** Data lines **
•••

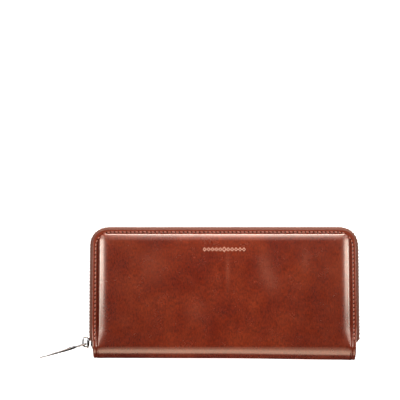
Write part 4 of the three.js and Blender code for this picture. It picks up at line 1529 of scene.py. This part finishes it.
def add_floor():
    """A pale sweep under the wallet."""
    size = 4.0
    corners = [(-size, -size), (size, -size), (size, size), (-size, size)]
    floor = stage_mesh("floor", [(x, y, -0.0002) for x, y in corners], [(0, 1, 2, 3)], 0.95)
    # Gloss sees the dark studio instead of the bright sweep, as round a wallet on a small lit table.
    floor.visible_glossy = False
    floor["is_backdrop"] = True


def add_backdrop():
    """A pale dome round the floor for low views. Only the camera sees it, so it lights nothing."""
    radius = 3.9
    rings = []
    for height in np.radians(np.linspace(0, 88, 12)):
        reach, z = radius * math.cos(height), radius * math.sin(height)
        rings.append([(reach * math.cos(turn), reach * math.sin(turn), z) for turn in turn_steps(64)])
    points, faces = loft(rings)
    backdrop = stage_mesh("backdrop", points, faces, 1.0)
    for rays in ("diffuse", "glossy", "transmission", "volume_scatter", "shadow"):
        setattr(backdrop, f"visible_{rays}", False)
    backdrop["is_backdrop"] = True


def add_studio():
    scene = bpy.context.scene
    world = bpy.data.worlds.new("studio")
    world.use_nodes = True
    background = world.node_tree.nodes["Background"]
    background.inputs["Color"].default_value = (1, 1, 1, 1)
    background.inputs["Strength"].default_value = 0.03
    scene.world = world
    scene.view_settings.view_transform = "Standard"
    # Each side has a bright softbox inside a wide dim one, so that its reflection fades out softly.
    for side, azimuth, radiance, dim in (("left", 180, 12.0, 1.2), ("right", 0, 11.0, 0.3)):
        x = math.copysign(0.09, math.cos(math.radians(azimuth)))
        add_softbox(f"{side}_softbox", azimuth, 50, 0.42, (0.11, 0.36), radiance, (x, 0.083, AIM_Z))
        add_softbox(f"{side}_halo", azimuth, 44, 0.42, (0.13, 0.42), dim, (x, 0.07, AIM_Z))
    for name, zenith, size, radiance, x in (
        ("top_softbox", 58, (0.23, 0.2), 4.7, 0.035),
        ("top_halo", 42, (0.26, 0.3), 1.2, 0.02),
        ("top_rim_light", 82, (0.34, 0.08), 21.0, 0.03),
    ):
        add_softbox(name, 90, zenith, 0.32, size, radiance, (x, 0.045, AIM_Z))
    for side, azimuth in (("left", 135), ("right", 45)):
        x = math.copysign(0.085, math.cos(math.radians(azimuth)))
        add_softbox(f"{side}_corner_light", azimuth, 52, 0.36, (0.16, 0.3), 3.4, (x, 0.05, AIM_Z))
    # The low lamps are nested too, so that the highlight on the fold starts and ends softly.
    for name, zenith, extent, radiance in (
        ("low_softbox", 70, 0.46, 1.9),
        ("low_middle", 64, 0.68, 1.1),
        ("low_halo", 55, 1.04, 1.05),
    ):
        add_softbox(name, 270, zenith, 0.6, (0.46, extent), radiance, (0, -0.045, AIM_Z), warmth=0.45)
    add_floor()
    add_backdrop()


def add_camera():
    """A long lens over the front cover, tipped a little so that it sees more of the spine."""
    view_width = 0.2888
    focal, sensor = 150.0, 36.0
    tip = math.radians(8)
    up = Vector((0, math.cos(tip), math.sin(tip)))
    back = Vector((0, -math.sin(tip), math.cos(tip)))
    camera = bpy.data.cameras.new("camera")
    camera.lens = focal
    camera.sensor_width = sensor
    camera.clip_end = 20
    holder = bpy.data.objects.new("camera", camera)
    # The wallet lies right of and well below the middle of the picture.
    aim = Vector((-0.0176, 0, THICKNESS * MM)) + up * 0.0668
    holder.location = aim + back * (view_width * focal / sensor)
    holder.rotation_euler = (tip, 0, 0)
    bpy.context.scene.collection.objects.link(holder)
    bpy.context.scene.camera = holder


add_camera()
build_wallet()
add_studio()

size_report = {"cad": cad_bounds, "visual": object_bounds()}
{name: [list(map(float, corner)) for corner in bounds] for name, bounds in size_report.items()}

•••

** Task statement **
Repeat the listing exactly, from its first line to its last.

** Task output **
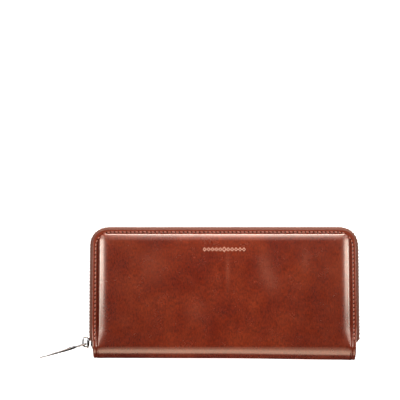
Write part 4 of the three.js and Blender code for this picture. It picks up at line 1529 of scene.py. This part finishes it.
def add_floor():
    """A pale sweep under the wallet."""
    size = 4.0
    corners = [(-size, -size), (size, -size), (size, size), (-size, size)]
    floor = stage_mesh("floor", [(x, y, -0.0002) for x, y in corners], [(0, 1, 2, 3)], 0.95)
    # Gloss sees the dark studio instead of the bright sweep, as round a wallet on a small lit table.
    floor.visible_glossy = False
    floor["is_backdrop"] = True


def add_backdrop():
    """A pale dome round the floor for low views. Only the camera sees it, so it lights nothing."""
    radius = 3.9
    rings = []
    for height in np.radians(np.linspace(0, 88, 12)):
        reach, z = radius * math.cos(height), radius * math.sin(height)
        rings.append([(reach * math.cos(turn), reach * math.sin(turn), z) for turn in turn_steps(64)])
    points, faces = loft(rings)
    backdrop = stage_mesh("backdrop", points, faces, 1.0)
    for rays in ("diffuse", "glossy", "transmission", "volume_scatter", "shadow"):
        setattr(backdrop, f"visible_{rays}", False)
    backdrop["is_backdrop"] = True


def add_studio():
    scene = bpy.context.scene
    world = bpy.data.worlds.new("studio")
    world.use_nodes = True
    background = world.node_tree.nodes["Background"]
    background.inputs["Color"].default_value = (1, 1, 1, 1)
    background.inputs["Strength"].default_value = 0.03
    scene.world = world
    scene.view_settings.view_transform = "Standard"
    # Each side has a bright softbox inside a wide dim one, so that its reflection fades out softly.
    for side, azimuth, radiance, dim in (("left", 180, 12.0, 1.2), ("right", 0, 11.0, 0.3)):
        x = math.copysign(0.09, math.cos(math.radians(azimuth)))
        add_softbox(f"{side}_softbox", azimuth, 50, 0.42, (0.11, 0.36), radiance, (x, 0.083, AIM_Z))
        add_softbox(f"{side}_halo", azimuth, 44, 0.42, (0.13, 0.42), dim, (x, 0.07, AIM_Z))
    for name, zenith, size, radiance, x in (
        ("top_softbox", 58, (0.23, 0.2), 4.7, 0.035),
        ("top_halo", 42, (0.26, 0.3), 1.2, 0.02),
        ("top_rim_light", 82, (0.34, 0.08), 21.0, 0.03),
    ):
        add_softbox(name, 90, zenith, 0.32, size, radiance, (x, 0.045, AIM_Z))
    for side, azimuth in (("left", 135), ("right", 45)):
        x = math.copysign(0.085, math.cos(math.radians(azimuth)))
        add_softbox(f"{side}_corner_light", azimuth, 52, 0.36, (0.16, 0.3), 3.4, (x, 0.05, AIM_Z))
    # The low lamps are nested too, so that the highlight on the fold starts and ends softly.
    for name, zenith, extent, radiance in (
        ("low_softbox", 70, 0.46, 1.9),
        ("low_middle", 64, 0.68, 1.1),
        ("low_halo", 55, 1.04, 1.05),
    ):
        add_softbox(name, 270, zenith, 0.6, (0.46, extent), radiance, (0, -0.045, AIM_Z), warmth=0.45)
    add_floor()
    add_backdrop()


def add_camera():
    """A long lens over the front cover, tipped a little so that it sees more of the spine."""
    view_width = 0.2888
    focal, sensor = 150.0, 36.0
    tip = math.radians(8)
    up = Vector((0, math.cos(tip), math.sin(tip)))
    back = Vector((0, -math.sin(tip), math.cos(tip)))
    camera = bpy.data.cameras.new("camera")
    camera.lens = focal
    camera.sensor_width = sensor
    camera.clip_end = 20
    holder = bpy.data.objects.new("camera", camera)
    # The wallet lies right of and well below the middle of the picture.
    aim = Vector((-0.0176, 0, THICKNESS * MM)) + up * 0.0668
    holder.location = aim + back * (view_width * focal / sensor)
    holder.rotation_euler = (tip, 0, 0)
    bpy.context.scene.collection.objects.link(holder)
    bpy.context.scene.camera = holder


add_camera()
build_wallet()
add_studio()

size_report = {"cad": cad_bounds, "visual": object_bounds()}
{name: [list(map(float, corner)) for corner in bounds] for name, bounds in size_report.items()}